A very common question that clients ask when calling a patent attorney is “whether my invention is patentable.” There are four main legal requirements, described below, that a patent attorney will evaluate to determine, based on the information available to the patent attorney, whether your invention is patentable.
1. Statutory Subject Matter. The patent attorney will evaluate whether the invention is directed towards at least one of (1) a process/method; (2) a machine; (3) an article of manufacture; (4) a composition; and (5) a new use of one of the first four enumerated categories. Statutory subject has a low threshold to overcome. The patent attorney looks at whether the invention is “anything under the sun made by man” because the invention cannot be abstract, a naturally occurring phenomena, or a law of nature, as well as a process not tied to a particular machine. For example, a patent attorney will tell you that a process performed solely with one’s mind is not patentable, such as a method for calculating large numbers in ones head. Mathematical formulas are considered laws of nature and therefore not patentable, with a caveat. A patent attorney will tell you that a mathematical formula is patentable if it is tied to a particular machine or process.

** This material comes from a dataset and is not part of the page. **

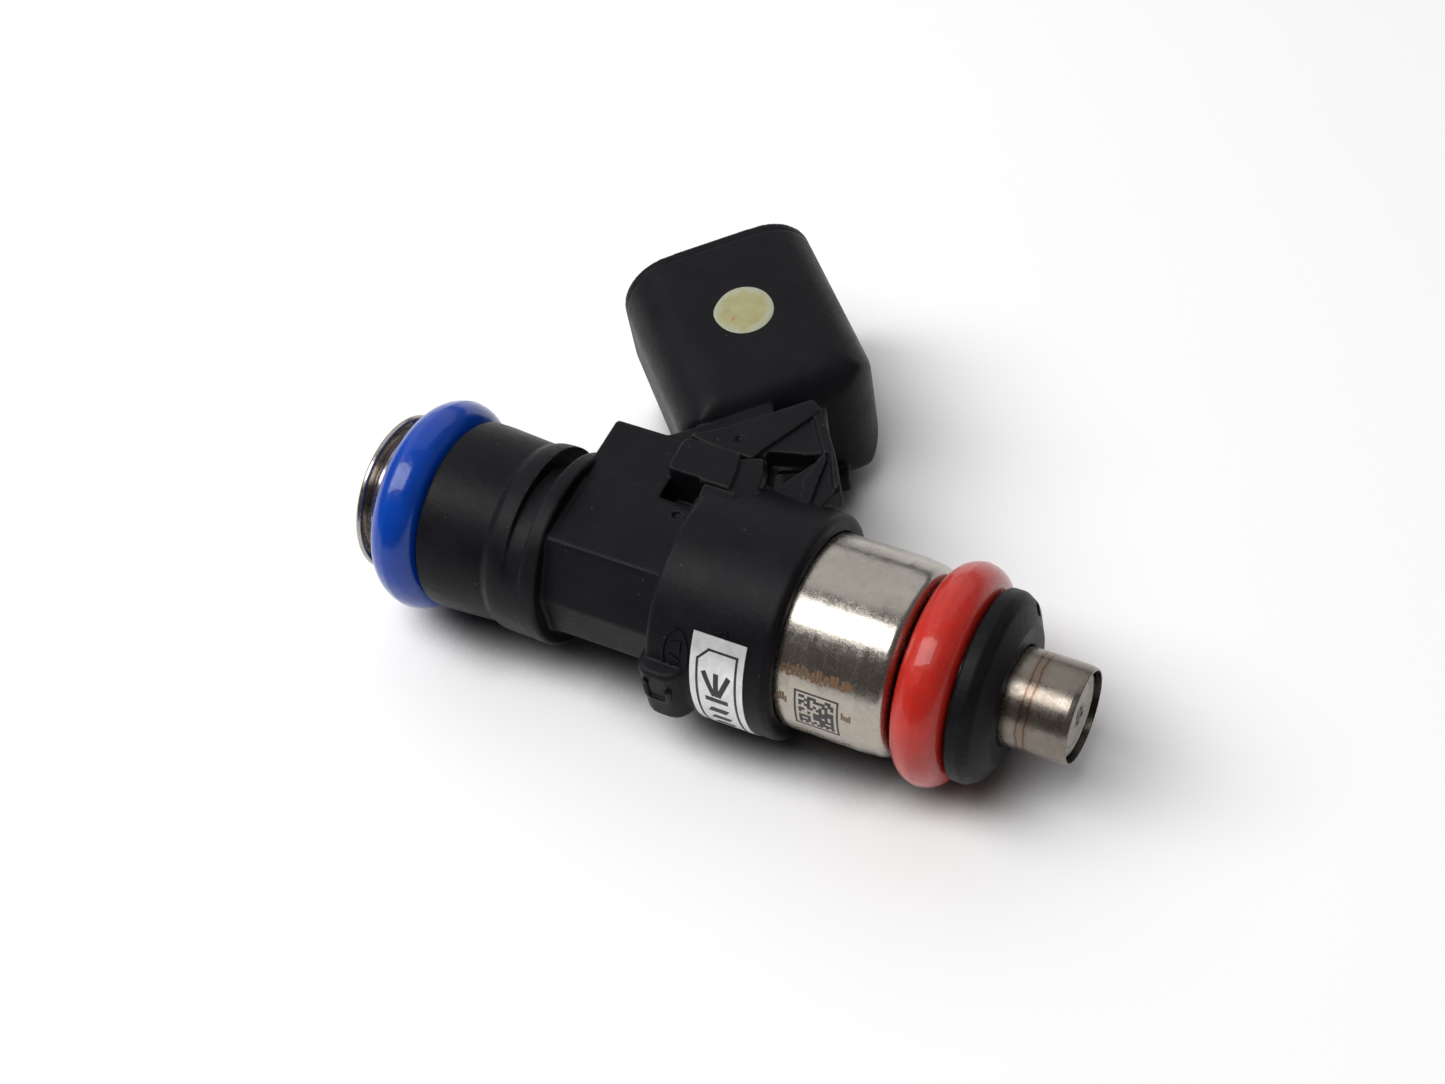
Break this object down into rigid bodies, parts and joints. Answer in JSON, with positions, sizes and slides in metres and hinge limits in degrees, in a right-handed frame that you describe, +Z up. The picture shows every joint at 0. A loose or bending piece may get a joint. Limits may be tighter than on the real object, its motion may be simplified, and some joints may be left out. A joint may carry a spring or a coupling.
{
  "type": "fuel injector",
  "caption": "Port fuel injector: steel valve tube and coil shell in a black moulding with a tilted socket, two O-rings and a solenoid needle valve.",
  "frame": {"origin": "centre of the spray plate's outer face, on the injector axis", "axes": "+X along the injector axis towards the nozzle, +Y towards the connector side, +Z up with the injector lying on its side"},
  "size_m": [0.0492, 0.0361, 0.015],
  "materials": {
    "housing_plastic": "moulded black glass-filled nylon, fine matte grain",
    "tube_steel": "drawn stainless steel, polished",
    "shell_steel": "deep-drawn stainless steel, satin nickel tone with handling marks",
    "nozzle_steel": "ground stainless steel with heat-tinted weld rings",
    "blue_rubber": "blue oiled elastomer, glossy",
    "red_rubber": "red oiled elastomer, glossy with scuffs",
    "retainer_plastic": "moulded black plastic, satin",
    "bobbin_plastic": "moulded plastic",
    "copper_wire": "enamelled copper wire",
    "magnetic_steel": "machined soft magnetic steel",
    "brass": "turned brass",
    "spring_steel": "spring steel wire",
    "valve_steel": "hardened and lapped steel",
    "plate_steel": "stamped stainless foil",
    "filter_plastic": "moulded nylon",
    "filter_mesh": "woven nylon mesh",
    "tin_plated": "tin-plated copper alloy",
    "label_film": "silver-grey printed film"
  },
  "bodies": {
    "body": {"overmold_housing": "housing_plastic", "valve_tube": "tube_steel", "magnet_shell": "shell_steel", "nozzle_sleeve": "nozzle_steel", "upper_o_ring": "blue_rubber", "lower_o_ring": "red_rubber", "lower_retainer": "retainer_plastic", "coil_bobbin": "bobbin_plastic", "coil_winding": "copper_wire", "flux_washer": "magnetic_steel", "pole_core": "magnetic_steel", "adjusting_sleeve": "brass", "filter_collar": "brass", "return_spring": "spring_steel", "valve_seat": "valve_steel", "spray_plate": "plate_steel", "filter_cage": "filter_plastic", "filter_screen": "filter_mesh", "terminal_left": "tin_plated", "terminal_right": "tin_plated", "coil_lead_left": "copper_wire", "coil_lead_right": "copper_wire", "label": "label_film"},
    "needle": {"armature": "magnetic_steel", "needle_tube": "valve_steel", "valve_ball": "valve_steel"}
  },
  "joints": [
    {"name": "needle_lift", "type": "slide", "parent": "body", "child": "needle", "axis": [-1, 0, 0], "range_m": [0, 0.0001], "stiffness_N_per_m": 5000, "springref_m": -0.0006, "deforming": ["return_spring"]}
  ]
}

2. Utility. The patent attorney will evaluate whether the invention is useful, no matter how trivial that use is. The use cannot be purely aesthetic in nature. Congress passed laws that identifies certain inventions that lack usefulness. A new drug is useful only if it is relatively safe for its intended purpose. Whimsical inventions are also not patentable. Inventions useful only for illegal purposes are not patentable. Also, if it appears clear that the invention will not work (this is extremely rare), the USPTO will reject the invention. Any patent attorney will tell you that it is seldom that inventions lack utility, and most experienced patent attorneys will be able to patent around any issues involving a lack of utility.

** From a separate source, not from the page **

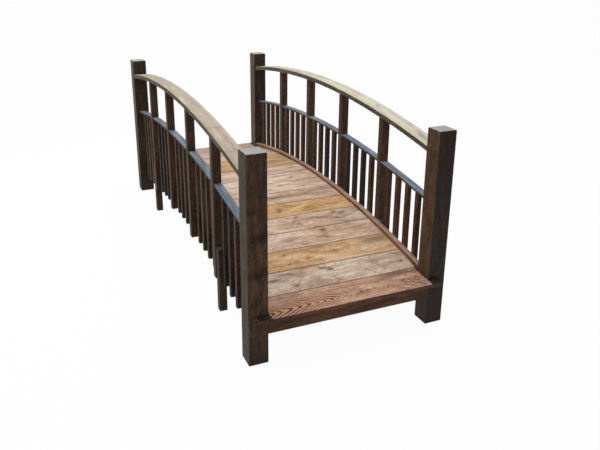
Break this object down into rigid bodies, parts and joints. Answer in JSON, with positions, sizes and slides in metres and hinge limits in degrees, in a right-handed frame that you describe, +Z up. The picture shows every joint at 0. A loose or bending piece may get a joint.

3. Novelty. The patent attorney will consider whether the invention has at least one feature that is unique from anything that ever existed or was known. Further the patent attorney will look for any differences, be it a new step in a process, or a structural difference in a machine or device. Many times, clients will tell their patent attorney that the new invention is lighter, faster, stronger, safer, cheaper to make, and so forth. However, the patent attorney will explain that these elements are new advantages, not new steps or structural differences over prior art. Instead, these factors would help nonobviousness arguments. A patent attorney can help you extract what is new over the prior art. For example, the patent attorney will help you determine if there is a different shape, material, size, or arrangement of components, to name just a few. Some differences could be subtle. For example, a patent attorney can determine whether a device is novel, even though it looks structurally the same, when the invention operates in a new manner that is novel.

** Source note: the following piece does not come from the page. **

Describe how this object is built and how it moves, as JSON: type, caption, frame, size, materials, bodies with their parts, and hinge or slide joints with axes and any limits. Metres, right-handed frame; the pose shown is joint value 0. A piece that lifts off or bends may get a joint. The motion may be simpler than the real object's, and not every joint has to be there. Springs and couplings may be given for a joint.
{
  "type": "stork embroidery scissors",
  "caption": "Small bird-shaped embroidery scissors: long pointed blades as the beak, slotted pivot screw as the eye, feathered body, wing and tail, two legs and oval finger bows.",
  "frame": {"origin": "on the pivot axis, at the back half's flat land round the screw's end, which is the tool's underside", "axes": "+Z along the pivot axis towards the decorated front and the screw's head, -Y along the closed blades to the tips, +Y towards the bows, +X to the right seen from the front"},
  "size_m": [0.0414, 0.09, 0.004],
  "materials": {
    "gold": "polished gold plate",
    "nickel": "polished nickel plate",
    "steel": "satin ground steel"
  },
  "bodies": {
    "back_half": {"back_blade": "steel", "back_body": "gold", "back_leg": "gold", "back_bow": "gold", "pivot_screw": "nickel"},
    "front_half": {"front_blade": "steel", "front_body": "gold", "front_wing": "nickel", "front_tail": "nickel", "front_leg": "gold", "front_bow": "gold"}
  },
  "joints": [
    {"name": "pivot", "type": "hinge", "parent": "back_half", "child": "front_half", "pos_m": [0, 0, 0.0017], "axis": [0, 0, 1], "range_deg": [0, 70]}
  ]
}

4. Nonobviousness. The patent attorney will evaluate whether the invention is nonobvious from the view point of one of ordinary skill in the pertinent art. The patent office will consider a mythical worker in the field of the invention. Many arguments exist that allow the patent attorney to reasonably argue that the invention nonobviousness over prior art. Some factors that allow the patent attorney to argue nonboviousness includes commercial success of the invention, long-felt but unsolved need, crowded art, unappreciated advantage, and failure of others to come up with the invention.
While I have provided a wealth of information on the four main requirements of patentability, there are many others statutes, rules, steps, procedures, and factors that cannot be addressed in a single blog post. It is essentially that you use an experienced patent attorney to draft your patent application.